Изменить размер шрифта - +
И тут нас перевернуло вверх тормашками, так что эта дрянь хлынула в глаза, в нос и на волосы. У эрзликов это называется «морская болезнь», и она из тех мерзостей, которые у них сами собою разумеются.

Не стану распространяться, как нас долго и занудно волокли в порт. Скажу лишь, что мало мне было морской болезни, еще и баллоны с воздухом свое отработали. У меня было четыре двенадцатичасовых, их хватило на все пятьдесят часов полета, поскольку большую часть времени я пролежал, как чурка, и на мышечную работу воздуха не тратил. Но на дополнительные часы буксировки чуток не хватило. К моменту, когда баржу кончило болтать, я зачумел настолько, что в мыслях не было попытаться выкарабкаться.

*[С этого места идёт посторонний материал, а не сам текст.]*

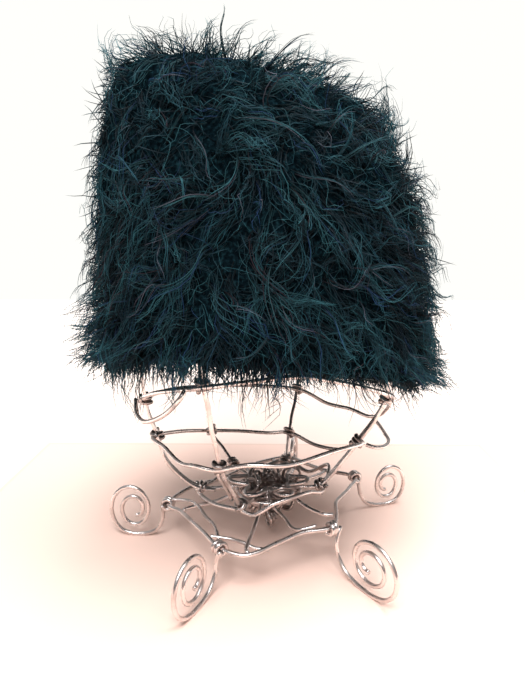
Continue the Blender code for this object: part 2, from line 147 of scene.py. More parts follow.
# Free points of the rings between the ribs: direction, radius and height
RINGS = {
    "ring_lower": [
        (164, 0.50, 0.30), (215, 0.54, 0.32), (258, 0.52, 0.33), (274, 0.51, 0.40),
        (292, 0.50, 0.43), (312, 0.48, 0.42), (330, 0.48, 0.37), (20, 0.56, 0.41),
        (44, 0.50, 0.30), (101, 0.42, 0.31),
    ],
    "ring_middle": [
        (160, 0.84, 0.63), (202, 0.87, 0.71), (217, 0.83, 0.67), (231, 0.83, 0.70),
        (260, 0.83, 0.77), (280, 0.82, 0.77), (305, 0.80, 0.80), (330, 0.80, 0.76),
        (6, 0.76, 0.60), (26, 0.70, 0.49), (48, 0.64, 0.47), (90, 0.68, 0.50),
        (112, 0.75, 0.51),
    ],
    "ring_upper": [
        (158, 0.99, 0.92), (203, 1.01, 1.06), (222, 1.01, 1.16), (262, 1.01, 1.29),
        (282, 1.02, 1.32), (306, 1.03, 1.23), (330, 1.02, 1.10), (3, 1.00, 0.89),
        (13, 0.99, 0.78), (24, 0.98, 0.72), (37, 0.95, 0.73), (52, 0.90, 0.74),
        (100, 0.90, 0.84),
    ],
}
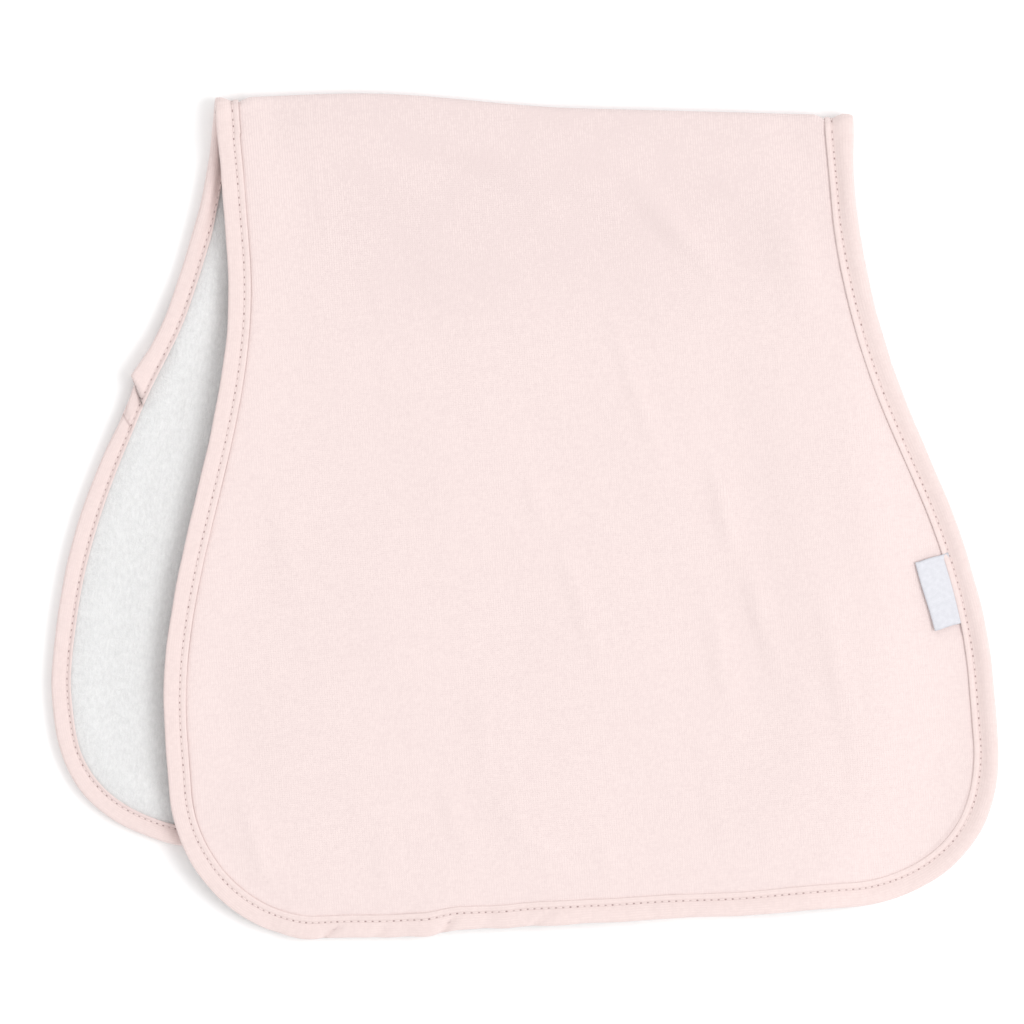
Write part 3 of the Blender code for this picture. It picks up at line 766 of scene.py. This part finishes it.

Дошло только одно: по-моему, нас подняли, кувыркнули пару раз и оставили в покое, однако вверх тормашками. Вовсе не самая лучшая позиция при эрзлицкой силе тяжести. И просто невозможная, если предстоит, как было задумано, а) отвязаться, б) выползти из гермоскафа, в) освободить кувалдометр, прихваченный в носовой части на гайки-барашки, г) прицельными ударами сбить прихваты выходного люка, д) выбить крышку люка и е) вылезти самому и вытащить следом старика в гермоскафе.

Причем операцию «а)» исполнить в положении «вися вниз головой».

К счастью, это была программа на непредвиденный случай. О нашем отлете был заранее извещен Стю Ла Жуа. А перед самой посадкой кинули наводку информационным агентствам. Я очухался посреди толпы надо мной, отрубился, а окончательно очухался на больничной койке, лежа навзничь с тяжестью в груди, – всё тело как свинцом налитое, – но не хворый, а просто усталый, побитый, голодный, с пересохшим ртом и без сил. Над койкой – прозрачный пластиковый тент, и, стало быть, дыхание у меня не нарушено.

И с обеих сторон сразу ко мне кинулись: с одного боку большеглазая сиделка-индюшка, с другого – Стюарт Ла Жуа. Улыбнулся мне.

– Здоров, кореш! Как твое ничего?

– А?.. Со мной порядок. Однако дорожка была – ё-моё!

– Проф говорит, иначе нельзя было. Силен старик!

– Постой! Как так «говорит»? Он же помер.

– Ни в коем разе. Не в форме – это да. Лежит на пневмокойке, возле него круглосуточное дежурство, и аппаратуры в него понапёхано так, что не поверишь. Но жив и в пределах своей задачи фурычит железно. Божится, что относительно маршрута не в курсе: в одном госпитале уснул, в другом проснулся. Я думал, он не в ту степь, когда отказался, чтобы я по блату послал корабль за вами, а оказывается, в ту: реклама грандиозная!

– Говоришь, проф отказался, чтобы ты послал корабль? – с трудом врубаюсь, и язык заплетается.

– Я не так сказал. Председатель Селена отказался. Ты что, Манни, телеграмм не читал?

– Нет. – (После драки кулаками не машут.) – Последние дни был дюже занят.

– Не то слово. Я здесь тоже. И не припомню, когда в последний раз дрыхал.

– Встаешь, как лунтик.

– А я и есть лунтик, Манни, можешь не сомневаться. Слушай, сиделка меня сейчас зарежет!

Стю подхватил ее, развернул, подтолкнул, и я решил, что далеко ему еще до лунтика.

– Слушай, подруга, сходи, поотсвечивай где-нибудь пару минут. Я тебе пациента потом верну. Тепленьким.

Он закрыл дверь за сиделкой и вернулся к койке.

– Адам отказался и был прав. Таким макаром мы вас не только красиво подали на публику, но и оберегли от неприятностей.

– Насчет «подали» согласен. Но насчет «оберегли», знаешь, лучше не будем.

– Оберегли-оберегли, старик. Иначе могли бы присадить по вас, будьте здрасьте. А так у них всего два часа на размышление было, пока вы собой аппетитную цель изображали. За это время никак не успеть было поворочать мозгами.